Once we have nuclear power plants again and modern lines running to modern
equipment in every American home, then we can talk about everyone switching to
electric cars.

Technology is not used in a vacuum: a lot of pieces have to fall into place
first.

------
jcromartie
This is why I shudder when I hear political rallies full of people chanting
"drill, baby, drill!"

Do they _know_ that they are tools for the oil industry?

------
patrickg-zill
There are a few points missing from this analysis:

1\. Oil prices are subject to price elasticity, that is, the relationship is
not a linear one. For example, 10% more oil on the market than is being
bought, would not reduce prices by 10%, it would reduce prices by perhaps 25%.
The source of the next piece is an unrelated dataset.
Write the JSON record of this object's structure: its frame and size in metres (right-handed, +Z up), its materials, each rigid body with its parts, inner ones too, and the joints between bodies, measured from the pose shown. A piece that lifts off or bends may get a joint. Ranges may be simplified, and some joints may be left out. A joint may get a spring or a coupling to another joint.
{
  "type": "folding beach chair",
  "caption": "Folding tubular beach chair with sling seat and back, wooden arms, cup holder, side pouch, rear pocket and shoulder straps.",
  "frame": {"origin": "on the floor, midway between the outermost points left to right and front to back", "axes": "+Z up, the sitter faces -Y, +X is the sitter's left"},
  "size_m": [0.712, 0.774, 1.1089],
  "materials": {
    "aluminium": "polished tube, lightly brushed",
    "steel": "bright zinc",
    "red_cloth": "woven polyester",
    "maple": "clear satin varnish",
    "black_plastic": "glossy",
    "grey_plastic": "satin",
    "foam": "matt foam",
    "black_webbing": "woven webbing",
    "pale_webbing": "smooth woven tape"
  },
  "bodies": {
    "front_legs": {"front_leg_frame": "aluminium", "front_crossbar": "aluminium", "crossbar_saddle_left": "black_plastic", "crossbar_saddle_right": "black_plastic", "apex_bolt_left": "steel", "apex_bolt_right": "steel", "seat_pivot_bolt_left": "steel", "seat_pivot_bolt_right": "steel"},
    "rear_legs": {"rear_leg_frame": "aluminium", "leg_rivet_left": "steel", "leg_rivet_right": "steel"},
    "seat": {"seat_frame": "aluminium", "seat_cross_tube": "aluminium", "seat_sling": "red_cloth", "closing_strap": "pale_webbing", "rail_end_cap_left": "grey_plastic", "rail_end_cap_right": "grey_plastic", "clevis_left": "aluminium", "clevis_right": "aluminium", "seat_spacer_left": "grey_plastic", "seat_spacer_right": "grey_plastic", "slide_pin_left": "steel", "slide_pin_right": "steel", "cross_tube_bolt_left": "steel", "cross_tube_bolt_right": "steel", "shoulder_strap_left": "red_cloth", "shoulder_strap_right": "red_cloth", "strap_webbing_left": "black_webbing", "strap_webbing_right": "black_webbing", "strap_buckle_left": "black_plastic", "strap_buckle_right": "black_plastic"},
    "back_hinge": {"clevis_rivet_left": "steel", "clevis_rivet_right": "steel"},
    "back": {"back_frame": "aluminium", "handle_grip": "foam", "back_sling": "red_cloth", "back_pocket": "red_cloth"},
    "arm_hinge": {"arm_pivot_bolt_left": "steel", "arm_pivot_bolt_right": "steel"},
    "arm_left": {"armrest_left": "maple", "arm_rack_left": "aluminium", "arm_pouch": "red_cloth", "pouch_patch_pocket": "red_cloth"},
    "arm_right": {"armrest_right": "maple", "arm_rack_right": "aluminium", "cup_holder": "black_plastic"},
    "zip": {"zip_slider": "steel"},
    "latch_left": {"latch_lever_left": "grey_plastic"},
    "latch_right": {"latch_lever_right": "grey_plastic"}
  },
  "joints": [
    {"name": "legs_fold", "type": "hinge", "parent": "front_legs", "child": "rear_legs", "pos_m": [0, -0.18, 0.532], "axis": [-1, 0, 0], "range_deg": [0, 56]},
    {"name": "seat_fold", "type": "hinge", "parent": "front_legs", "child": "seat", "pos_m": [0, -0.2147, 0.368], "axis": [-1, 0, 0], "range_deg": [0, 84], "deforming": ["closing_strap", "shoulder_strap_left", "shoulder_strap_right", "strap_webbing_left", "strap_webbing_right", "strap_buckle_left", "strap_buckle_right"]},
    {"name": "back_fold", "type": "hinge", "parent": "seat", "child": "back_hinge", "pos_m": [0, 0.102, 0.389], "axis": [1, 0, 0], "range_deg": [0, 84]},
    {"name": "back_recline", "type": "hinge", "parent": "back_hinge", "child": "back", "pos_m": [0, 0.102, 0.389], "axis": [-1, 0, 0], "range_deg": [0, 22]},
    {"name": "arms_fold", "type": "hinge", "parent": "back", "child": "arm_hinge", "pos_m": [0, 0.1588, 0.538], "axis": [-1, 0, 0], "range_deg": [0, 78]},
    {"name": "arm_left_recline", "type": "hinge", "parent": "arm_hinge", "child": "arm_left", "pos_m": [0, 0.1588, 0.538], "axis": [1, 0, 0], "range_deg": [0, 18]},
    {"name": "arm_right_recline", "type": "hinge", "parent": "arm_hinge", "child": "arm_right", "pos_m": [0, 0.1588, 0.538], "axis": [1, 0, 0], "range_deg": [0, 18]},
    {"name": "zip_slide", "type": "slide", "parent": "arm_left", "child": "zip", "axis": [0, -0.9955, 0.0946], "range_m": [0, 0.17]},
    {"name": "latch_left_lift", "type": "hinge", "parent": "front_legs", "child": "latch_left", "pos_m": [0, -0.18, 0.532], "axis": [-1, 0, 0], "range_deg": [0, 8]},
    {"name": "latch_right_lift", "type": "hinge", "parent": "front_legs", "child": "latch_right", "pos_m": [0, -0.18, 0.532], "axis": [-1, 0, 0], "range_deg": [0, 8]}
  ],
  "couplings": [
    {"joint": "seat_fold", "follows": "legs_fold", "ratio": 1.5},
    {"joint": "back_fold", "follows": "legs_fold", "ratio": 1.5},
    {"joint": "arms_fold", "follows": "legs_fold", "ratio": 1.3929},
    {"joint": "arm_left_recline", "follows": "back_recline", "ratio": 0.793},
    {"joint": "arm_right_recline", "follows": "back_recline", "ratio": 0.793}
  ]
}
2\. Drilling is not solely about oil price. The reason that drilling will
occur is that domestic oil production means more total dollars going into the
US Treasury. There are royalties and other taxes, not to mention taxes on
employment (humans, not robots, build the rigs and operate the machinery).

Right now, when the USA sends $500Billion per month, or whatever the number
is, overseas to pay for foreign oil, the US gov't gets virtually none of that
in taxes or royalties, and even the follow-on effects of Saudis buying our
goods are weak. Domestically produced oil has much more positive effects on
the US economy, per-barrel.